Homework 1

Due by 11:59 PM on Tuesday, February 1, 2022

Instructions

This assignment is just about GitHub and data management. The goal is to give you a chance to practice wrangling and tidying data. We do this very early in the class because soon (next week) we will start doing some empirical analysis using real data. The sooner you are comfortable with the datasets, the better.

Please turn in your empirical work as a PDF in Canvas. I recommend creating this PDF using R Markdown. If you are not familiar with R Markdown, take a look at the following resources:

If you’re new to R Markdown, then there will be some growing pains. Please be patient with yourself and stick to it. One of the goals of the course is to develop good workflow habits. This means doing work in a way that minimizes mistakes and maximizes reproducability. R Markdown exists exactly for these reasons. It allows you to keep your data analysis and the description of that analysis together in a single document or group of documents. It’s really easy to introduce mistakes when copying and pasting empirical results into a text document, and it’s even easier to waste hours (days/weeks?) re-pasting results into your text document and re-writing the results accordingly. Doing everything in R Markdown avoids all of these issues. In the long run, it’s much more efficient.

Note that, for your submission, I do not need to see all of your code. You can include snippets of code files to highlight the most important parts of your work, but please don’t include all of your code or large printouts of data in the final PDF submission.

Building the data

The purpose of this part of the assignment is essentially to practice database management. Most of your professional lives will likely involve managing data. It can be tedious but also extremely rewarding when you finally get to find out what’s going on in the analysis stage. Anyway, let’s get to work! All of these questions require you to use the Medicare Advantage GitHub Repo.

Enrollment Data

Run the R code to organize the Monthly Plan Enrollment Data. Once you’ve created your final dataset (it’s called full_ma_data in my code), answer the following:

How many observations exist in your current dataset?
How many different plan_types exist in the data?
Provide a table of the count of plans under each plan type in each year. Your table should look something like Table 1.

knitr::kable(test.data, col.names=c("2010","2011","2012","2013","2014","2015"),
             type="html", caption = "Plan Count by Year", booktabs = TRUE)
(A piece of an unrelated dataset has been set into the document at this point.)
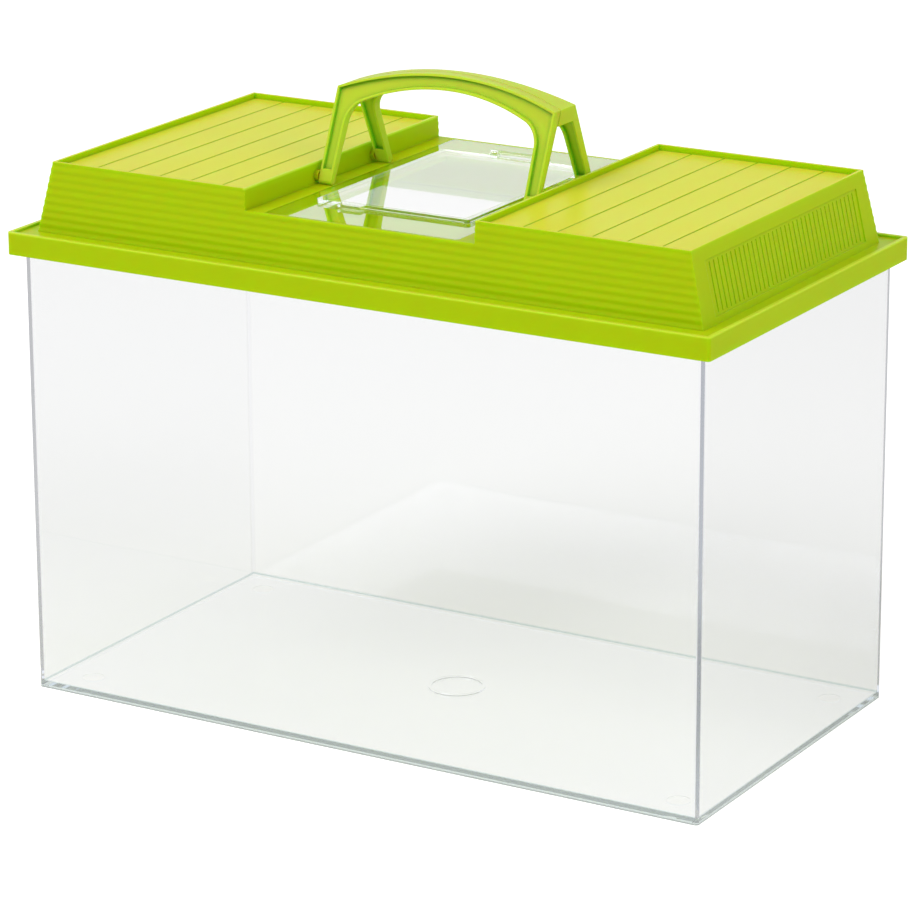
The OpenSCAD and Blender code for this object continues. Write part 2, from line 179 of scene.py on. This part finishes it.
def clear_styrene(name, tint, long_run_tint, rough, swell):
    """Clear polystyrene: it bends and mirrors light, and lets lamps and bounced
    light through to what lies behind it. Light that has run a long way along
    inside the wall comes out with a tint of its own."""
    material, tree, shader = new_material(name)
    set_plain(shader, [("Base Color", (*tint, 1.0)), ("IOR", styrene_index),
                       ("Transmission Weight", 1.0)])
    surface = add_skin(tree, 14.0, swell, 400.0, 0.0)
    roughness = ramp(tree, surface.outputs["Mottle"], (0.0, 1.0), rough, 2.0 * rough)
    bump = put(tree, "Bump", [("Distance", 0.001)])
    path = put(tree, "LightPath")
    long_run = combine(tree, "GREATER_THAN", path.outputs["Ray Depth"],
                       amount=bounces_of_a_long_run)
    lighting = combine(tree, "MAXIMUM", path.outputs["Is Shadow Ray"],
                       path.outputs["Is Diffuse Ray"])
    half_tint = [0.5 + 0.5 * c for c in tint]
    through = put(tree, "BsdfTransparent", [("Color", (*half_tint, 1.0))])
    spent = put(tree, "BsdfTransparent", [("Color", (*long_run_tint, 1.0))])
    seen = put(tree, "MixShader")
    whole = put(tree, "MixShader")
    join(tree, [
        (roughness, shader.inputs["Roughness"]),
        (surface.outputs["Height"], bump.inputs["Height"]),
        (bump.outputs[0], shader.inputs["Normal"]),
        (long_run, seen.inputs[0]),
        (shader.outputs[0], seen.inputs[1]),
        (spent.outputs[0], seen.inputs[2]),
        (lighting, whole.inputs[0]),
        (seen.outputs[0], whole.inputs[1]),
        (through.outputs[0], whole.inputs[2]),
        (whole.outputs[0], tree.nodes["Material Output"].inputs["Surface"])])
    return material


def dress(node, material):
    """Gives a CAD node this material in place of its own."""
    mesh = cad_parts[node].data
    mesh.materials.clear()
    mesh.materials.append(material)


tank_clear = clear_styrene("tank clear styrene", tank_tint, tank_long_run_tint,
                           rough=0.012, swell=0.3)
tree = tank_clear.node_tree
# Painted shade: the corner masks darken and blue the tub's clear tint along its corner lines.
corners = put(tree, "Group", node_tree=tub_corners())
corner_shaded_tint = colour_mix(tree, corners.outputs["Upright"], tank_tint, tank_upright_painted_shade)
corner_shaded_tint = colour_mix(tree, corners.outputs["Level"], corner_shaded_tint, tank_level_painted_shade)
tree.links.new(corner_shaded_tint, tree.nodes["Principled BSDF"].inputs["Base Color"])
dress("tank", tank_clear)

# ---------------------------------------------------------------------------
# The lid: one lime green moulding whose skirt hangs over the tank's flange.
# It is polypropylene with a soft sheen; its skin is slightly textured.
# ---------------------------------------------------------------------------

# Heights and half lengths in metres, each as the two ends of a soft step
# into the places where painted light is laid: the platforms' sunk panels, the
# top of the lip along the rim, and the crest of the platforms' edges along the channel.
panels_above = (0.2140, 0.2148)
platforms_below = (0.2190, 0.2180)
rim_lip_x, rim_lip_y, rim_lip_above = (0.1515, 0.1525), (0.0810, 0.0820), (0.1893, 0.1899)
crest_from, crest_to, crest_above = (0.0500, 0.0505), (0.0519, 0.0516), (0.2166, 0.2171)
facing_up = (0.5, 0.95)


def lit_places():
    """Masks of the places that get painted light: Panel is the platforms' sunk
    panels and their lips where they face up, painted paler and yellower as if lit
    from above, and Lip is the rounded top of the rim's edge lip and of the
    platforms' edges along the channel, painted with a highlight line."""
    group, source, target = new_group(
        "painted light places", [("Normal", "NodeSocketVector", (0.0, 0.0, 1.0))],
        [("Panel", "NodeSocketFloat"), ("Lip", "NodeSocketFloat")])
    x, y, z = object_xyz(group)
    facing = put(group, "SeparateXYZ")
    group.links.new(source.outputs["Normal"], facing.inputs[0])
    out_x = combine(group, "ABSOLUTE", x)
    out_y = combine(group, "ABSOLUTE", y)
    below = ramp(group, z, platforms_below)
    panel = combine(group, "MULTIPLY", ramp(group, z, panels_above), below)
    panel = combine(group, "MULTIPLY", panel, ramp(group, facing.outputs["Z"], facing_up))
    rim = combine(group, "MAXIMUM", ramp(group, out_x, rim_lip_x),
                  ramp(group, out_y, rim_lip_y))
    rim = combine(group, "MULTIPLY", rim, ramp(group, z, rim_lip_above))
    crest = combine(group, "MULTIPLY", ramp(group, out_x, crest_from),
                    ramp(group, out_x, crest_to))
    crest = combine(group, "MULTIPLY", crest, ramp(group, z, crest_above))
    crest = combine(group, "MULTIPLY", crest, below)
    join(group, [(panel, target.inputs["Panel"]),
                 (combine(group, "MAXIMUM", rim, crest), target.inputs["Lip"])])
    return group


painted_light_masks = lit_places()


def lime_plastic(name, colour, panel_painted_light, lip_painted_highlight, crevice_painted_shade, crevice_reach,
                 gloss, rough, edge_radius):
    """Lime plastic: the colour is mottled a little over the moulding, has painted
    light on the platforms and a painted highlight on the rim's lip, and glows
    green through thin walls because green light spreads furthest in it.
    Crevices get painted shade, a deeper green, and edges shade as if they were
    rounded by edge_radius metres."""
    material, tree, shader = new_material(name)
    set_plain(shader, [
        ("IOR", 1.49), ("Specular IOR Level", gloss), ("Subsurface Weight", 0.8),
        ("Subsurface Radius", (0.15, 1.0, 0.1)), ("Subsurface Scale", 0.006)])
    surface = add_skin(tree, 25.0, 0.25, 1600.0, 0.05)
    mottle = surface.outputs["Mottle"]
    rounding = put(tree, "Bevel", [("Radius", edge_radius)], samples=4)
    places = put(tree, "Group", node_tree=painted_light_masks)
    crevice = put(tree, "AmbientOcclusion", [("Distance", crevice_reach)],
                  samples=8, only_local=True)
    tone = colour_mix(tree, mottle, colour, tuple(0.95 * c for c in colour))
    # Painted light: paler, yellower up-facing panels and a painted highlight line on the lip.
    tone = colour_mix(tree, places.outputs["Panel"], tone, panel_painted_light)
    tone = colour_mix(tree, places.outputs["Lip"], tone, lip_painted_highlight)
    # Painted shade: where occlusion finds crevices, the colour turns to a deeper green.
    open_face = ramp(tree, crevice.outputs["AO"], (0.45, 0.95))
    tone = colour_mix(tree, open_face, crevice_painted_shade, tone)
    bump = put(tree, "Bump", [("Distance", 0.0005)])
    join(tree, [
        (rounding.outputs[0], places.inputs["Normal"]),
        (rounding.outputs[0], bump.inputs["Normal"]),
        (surface.outputs["Height"], bump.inputs["Height"]),
        (tone, shader.inputs["Base Color"]),
        (ramp(tree, mottle, (0.0, 1.0), rough, rough + 0.12), shader.inputs["Roughness"]),
        (bump.outputs[0], shader.inputs["Normal"])])
    return material


# Painted light on the panels, a painted highlight on the lip and painted shade in crevices.
lid_lime = lime_plastic(
    "lid lime plastic", colour=(0.437, 0.548, 0.002), panel_painted_light=(0.66, 0.620, 0.030),
    lip_painted_highlight=(0.58, 0.70, 0.040), crevice_painted_shade=(0.34, 0.49, 0.002),
    crevice_reach=0.0015, gloss=0.05, rough=0.28, edge_radius=0.0006)
dress("lid", lid_lime)

# ---------------------------------------------------------------------------
# The window plate and the hatch: clear styrene mouldings with a hard glossy
# face. The plate snaps into the lid's pocket; the hatch's stub pins turn in
# the plate's two ears.
# ---------------------------------------------------------------------------
window_clear = clear_styrene("window clear styrene", (0.995, 0.997, 0.994),
                             (0.92, 0.95, 0.95), rough=0.01, swell=0.1)
set_plain(window_clear.node_tree.nodes["Principled BSDF"], [("Coat Weight", 1.0)])
dress("window_plate", window_clear)
dress("hatch", window_clear)

# ---------------------------------------------------------------------------
# The two bails of the handle: lime mouldings that lean against each other.
# Their pivot pins are moulded on and snap into the bosses of the lid.
# ---------------------------------------------------------------------------
# Painted light on the tops, a painted highlight on edge crests and painted shade in crevices.
handle_lime = lime_plastic(
    "handle lime plastic", colour=(0.53, 0.66, 0.025), panel_painted_light=(0.54, 0.57, 0.014),
    lip_painted_highlight=(0.58, 0.70, 0.040), crevice_painted_shade=(0.21, 0.42, 0.012),
    crevice_reach=0.0025, gloss=0.12, rough=0.28, edge_radius=0.0004)
dress("front_bail", handle_lime)
dress("rear_bail", handle_lime)

# ---------------------------------------------------------------------------
# The studio: a white floor under soft, even light, and a white room that the
# glossy plastic mirrors.
# ---------------------------------------------------------------------------
floor_half = 14.0
floor_white, mirrored_floor_white = 0.85, 0.65
seen_floor_lift, floor_lift_through_clear = 0.45, 0.17
room_light, room_white = 0.62, 1.0


def for_rays(tree, plain, levels):
    """The value plain, changed to another where a ray flag is set: the sum
    of plain and of each flag times its level less plain."""
    socket = None
    for flag, level in levels:
        step = put(tree, "Math", [(1, level - plain), (2, plain)], operation="MULTIPLY_ADD")
        tree.links.new(flag, step.inputs[0])
        if socket is not None:
            tree.links.new(socket, step.inputs[2])
        socket = step.outputs[0]
    return socket


def mirrored(tree, path):
    """One for a ray that a surface mirrored, and nought for one that went
    through it: the glossy flag less the transmission flag, not below 0."""
    less = put(tree, "Math", operation="SUBTRACT", use_clamp=True)
    join(tree, [(path.outputs["Is Glossy Ray"], less.inputs[0]),
                (path.outputs["Is Transmission Ray"], less.inputs[1])])
    return less.outputs[0]


floor_mesh = bpy.data.meshes.new("studio floor")
floor_mesh.from_pydata([(-floor_half, -floor_half, 0), (floor_half, -floor_half, 0),
                        (floor_half, floor_half, 0), (-floor_half, floor_half, 0)],
                       [], [(0, 1, 2, 3)])
floor = bpy.data.objects.new("studio_floor", floor_mesh)
bpy.context.scene.collection.objects.link(floor)
paper, tree, unused_shader = new_material("studio white")
tree.nodes.remove(unused_shader)
path = put(tree, "LightPath")
shade = for_rays(tree, floor_white, [(mirrored(tree, path), mirrored_floor_white)])
level = for_rays(tree, 0.0, [(path.outputs["Is Camera Ray"], seen_floor_lift),
                             (path.outputs["Is Transmission Ray"], floor_lift_through_clear)])
white = put(tree, "CombineColor")
matt = put(tree, "BsdfDiffuse")
lift = put(tree, "Emission")
both = put(tree, "AddShader")
join(tree, [
    (shade, white.inputs[0]), (shade, white.inputs[1]), (shade, white.inputs[2]),
    (white.outputs[0], matt.inputs["Color"]),
    (level, lift.inputs["Strength"]),
    (matt.outputs[0], both.inputs[0]),
    (lift.outputs[0], both.inputs[1]),
    (both.outputs[0], tree.nodes["Material Output"].inputs["Surface"])])
floor_mesh.materials.append(paper)

room = bpy.data.worlds.new("studio room")
bpy.context.scene.world = room
room.use_nodes = True
tree = room.node_tree
sky = tree.nodes["Background"]
sky.inputs["Color"].default_value = (1.0, 1.0, 1.0, 1.0)
path = put(tree, "LightPath")
strength = for_rays(tree, room_light, [(path.outputs["Is Camera Ray"], room_white),
                                       (path.outputs["Is Transmission Ray"], room_white),
                                       (mirrored(tree, path), room_white)])
tree.links.new(strength, sky.inputs["Strength"])


def turned(x, y, z):
    """The Euler turn that carries the three axes onto the given directions."""
    return Matrix((x, y, z)).transposed().to_euler()


def soft_lamp(name, place, aim, size, watts):
    """A square soft box of the given width, turned to face the aim point."""
    data = bpy.data.lights.new(name, "AREA")
    data.shape = "SQUARE"
    data.size = size
    data.energy = watts
    lamp = bpy.data.objects.new(name, data)
    lamp.location = place
    away = np.array(place) - np.array(aim)
    away /= np.linalg.norm(away)
    side = np.cross((0, 0, 1), away)
    side /= np.linalg.norm(side)
    lamp.rotation_euler = turned(side, np.cross(away, side), away)
    bpy.context.scene.collection.objects.link(lamp)


middle = (0, 0, 0.1)
soft_lamp("key_lamp", (-0.9, -1.9, 2.4), middle, size=1.6, watts=38)
soft_lamp("fill_lamp", (2.2, -0.6, 1.6), middle, size=1.6, watts=17)

# The camera stands a little to the right of the keeper and above it, with a
# long lens. Its focal length is given in pixels of a frame 915 wide.
turn, tilt, roll = math.radians(30.627), math.radians(17.183), math.radians(-0.244)
distance = 1.71417
target = np.array([0.00027, 0.0, 0.10194])
focal_pixels, frame_pixels = 4325.9, 915
back = np.array([math.sin(turn) * math.cos(tilt), -math.cos(turn) * math.cos(tilt),
                 math.sin(tilt)])
across = np.array([math.cos(turn), math.sin(turn), 0.0])
upward = np.cross(back, across)
lens = bpy.data.cameras.new("lens")
lens.sensor_width = 36.0
lens.lens = 36.0 * focal_pixels / frame_pixels
camera = bpy.data.objects.new("camera", lens)
camera.location = target + back * distance
camera.rotation_euler = turned(math.cos(roll) * across + math.sin(roll) * upward,
                               -math.sin(roll) * across + math.cos(roll) * upward, back)
bpy.context.scene.collection.objects.link(camera)
bpy.context.scene.camera = camera
bpy.context.scene.view_settings.view_transform = "Standard"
Table 1: Plan Count by Year
	2010	2011	2012	2013	2014	2015
Type 1	21	32	14	47	35	21
Type 2	42	33	13	24	14	42
Type 3	21	27	40	24	32	21

Remove all special needs plans (SNP), employer group plans (eghp), and all “800-series” plans. Provide an updated version of Table 1 after making these exclusions.
Merge the contract service area data to the enrollment data, and restrict the data only to contracts that are approved in their respective counties. The R script to create the service area dataset is here: Contract Service Area. And you can follow the _BuildFinalData.r script to see where/how I join the datasets. The join takes place in the following section of the code:

final.data <- full.ma.data %>%
  inner_join(contract.service.area %>% 
               select(contractid, fips, year), 
             by=c("contractid", "fips", "year")) %>%
  filter(!state %in% c("VI","PR","MP","GU","AS","") &
           snp == "No" &
           (planid < 800 | planid >= 900) &
           !is.na(planid) & !is.na(fips))

Finally, limit your dataset only to plans with non-missing enrollment data. Provide a graph showing the average number of Medicare Advantage enrollees per county from 2008 to 2015. Be sure to format your graph in a meaningful way as we did in class.

Premium Data

Now we’re going to incorporate the plan premium information. This is part of the “Plan Characteristics” data, and the underlying R scripts for these files can be found here: Plan Characteristics.

Merge the plan characteristics data to the dataset you created in Step 6 above. Note that you’ll need to join the Market Penetration Data in order to get the information you need to merge the plan characteristics. This is because the plan characteristics data only have state name and county (not FIPS codes). The penetration files have both FIPS codes and state/county names, so that dataset serves as a good crosswalk file.
Provide a graph showing the average premium over time. Don’t forget about formatting!
Provide a graph showing the percentage of $0 premium plans over time. Also…remember to format things.

Summary Questions

With all of this data work and these great summaries, let’s take a step back and think about what all this means.

Why did we drop the “800-series” plans?
Why do so many plans charge a $0 premium? What does that really mean to a beneficiary?
Briefly describe your experience working with these data (just a few sentences). Tell me one thing you learned and one thing that really aggravated you.